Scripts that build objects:
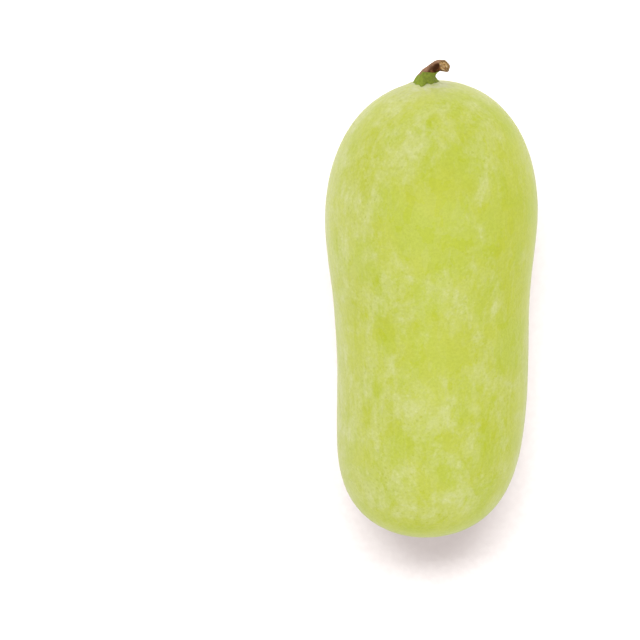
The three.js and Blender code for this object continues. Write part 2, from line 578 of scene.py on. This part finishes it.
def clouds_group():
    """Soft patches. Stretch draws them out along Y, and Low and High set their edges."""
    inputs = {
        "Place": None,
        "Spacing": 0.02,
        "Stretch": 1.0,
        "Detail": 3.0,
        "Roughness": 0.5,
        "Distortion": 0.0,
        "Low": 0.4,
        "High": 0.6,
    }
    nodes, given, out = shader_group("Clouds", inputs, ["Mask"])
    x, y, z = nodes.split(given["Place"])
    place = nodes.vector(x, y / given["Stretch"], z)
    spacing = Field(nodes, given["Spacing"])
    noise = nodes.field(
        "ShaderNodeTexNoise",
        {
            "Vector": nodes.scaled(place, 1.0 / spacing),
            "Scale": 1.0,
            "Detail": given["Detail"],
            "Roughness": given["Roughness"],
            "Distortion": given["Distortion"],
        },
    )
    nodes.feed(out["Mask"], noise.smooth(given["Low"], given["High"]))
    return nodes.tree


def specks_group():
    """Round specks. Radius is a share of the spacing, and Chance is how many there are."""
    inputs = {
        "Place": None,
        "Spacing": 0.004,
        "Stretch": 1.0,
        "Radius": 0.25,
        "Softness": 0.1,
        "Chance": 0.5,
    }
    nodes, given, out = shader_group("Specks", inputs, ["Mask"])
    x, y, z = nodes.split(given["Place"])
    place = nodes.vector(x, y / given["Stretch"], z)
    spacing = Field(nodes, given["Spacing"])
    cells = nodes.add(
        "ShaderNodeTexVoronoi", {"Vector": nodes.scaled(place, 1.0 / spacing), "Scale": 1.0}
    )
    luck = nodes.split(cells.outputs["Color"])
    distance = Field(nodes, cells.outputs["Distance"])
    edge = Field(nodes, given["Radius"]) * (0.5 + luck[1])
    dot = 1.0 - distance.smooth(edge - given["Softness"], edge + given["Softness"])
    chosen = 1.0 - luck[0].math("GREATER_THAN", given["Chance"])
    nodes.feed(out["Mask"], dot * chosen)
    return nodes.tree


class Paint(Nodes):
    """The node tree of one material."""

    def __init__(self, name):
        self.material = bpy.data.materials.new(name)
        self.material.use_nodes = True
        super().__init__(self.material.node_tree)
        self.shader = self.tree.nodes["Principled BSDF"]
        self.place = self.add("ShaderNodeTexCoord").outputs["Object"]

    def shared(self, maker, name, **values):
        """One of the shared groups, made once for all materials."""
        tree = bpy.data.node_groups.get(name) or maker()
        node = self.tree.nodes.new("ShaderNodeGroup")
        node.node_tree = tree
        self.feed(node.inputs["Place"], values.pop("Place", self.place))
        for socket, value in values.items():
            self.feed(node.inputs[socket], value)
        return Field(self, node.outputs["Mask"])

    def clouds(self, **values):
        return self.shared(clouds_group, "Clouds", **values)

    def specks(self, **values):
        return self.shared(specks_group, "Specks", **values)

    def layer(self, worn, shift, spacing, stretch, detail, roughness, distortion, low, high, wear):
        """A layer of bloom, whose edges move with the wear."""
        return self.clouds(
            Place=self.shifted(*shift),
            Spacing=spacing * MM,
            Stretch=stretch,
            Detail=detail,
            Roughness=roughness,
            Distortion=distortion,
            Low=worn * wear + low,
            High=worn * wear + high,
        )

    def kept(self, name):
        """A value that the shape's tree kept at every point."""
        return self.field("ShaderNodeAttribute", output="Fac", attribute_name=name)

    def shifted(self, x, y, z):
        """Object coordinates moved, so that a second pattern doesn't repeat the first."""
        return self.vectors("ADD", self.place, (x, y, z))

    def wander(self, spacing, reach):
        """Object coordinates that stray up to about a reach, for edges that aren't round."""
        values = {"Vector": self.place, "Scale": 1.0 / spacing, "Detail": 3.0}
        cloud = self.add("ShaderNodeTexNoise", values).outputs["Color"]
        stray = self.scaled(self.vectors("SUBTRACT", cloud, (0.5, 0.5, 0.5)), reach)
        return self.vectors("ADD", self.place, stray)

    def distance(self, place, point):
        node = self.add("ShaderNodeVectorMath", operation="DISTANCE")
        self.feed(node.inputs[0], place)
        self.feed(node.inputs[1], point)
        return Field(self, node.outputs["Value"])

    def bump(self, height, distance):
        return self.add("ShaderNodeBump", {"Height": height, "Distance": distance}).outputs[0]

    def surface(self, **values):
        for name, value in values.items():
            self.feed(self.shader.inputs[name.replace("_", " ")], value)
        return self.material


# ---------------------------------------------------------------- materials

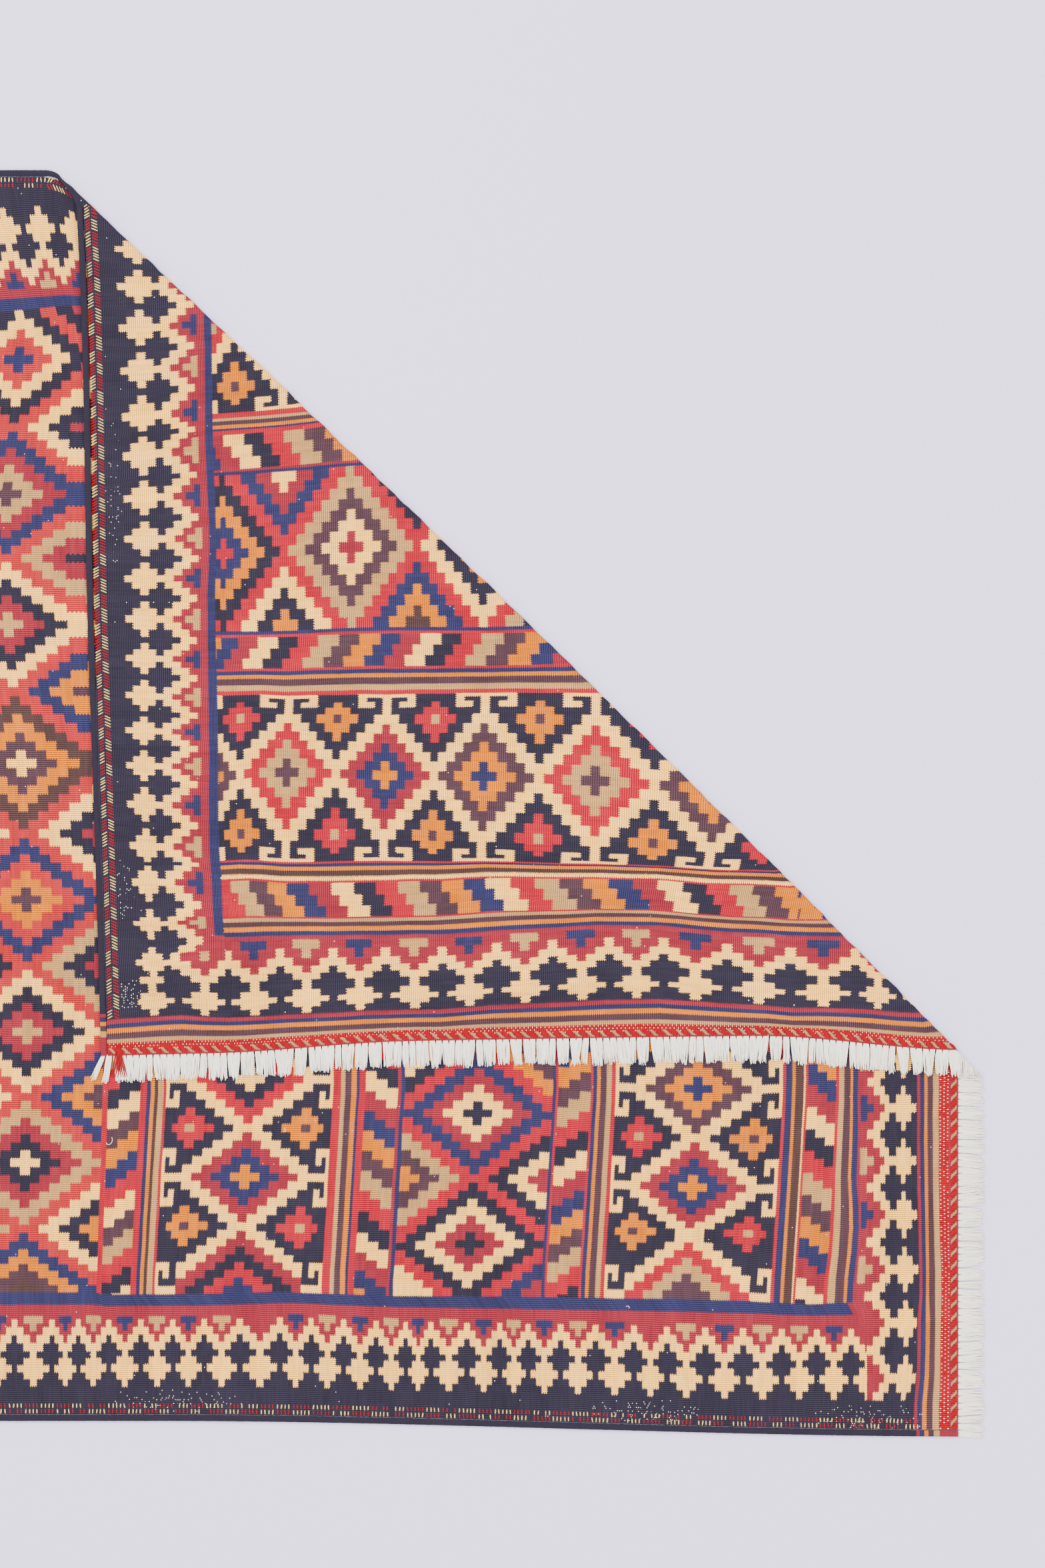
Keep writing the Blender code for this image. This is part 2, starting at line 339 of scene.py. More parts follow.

_TASK DETAILS_:
Go through the listing above and list every line that has the word "code".

_THE SOLUTION_:
The three.js and Blender code for this object continues. Write part 2, from line 578 of scene.py on. This part finishes it.
Keep writing the Blender code for this image. This is part 2, starting at line 339 of scene.py. More parts follow.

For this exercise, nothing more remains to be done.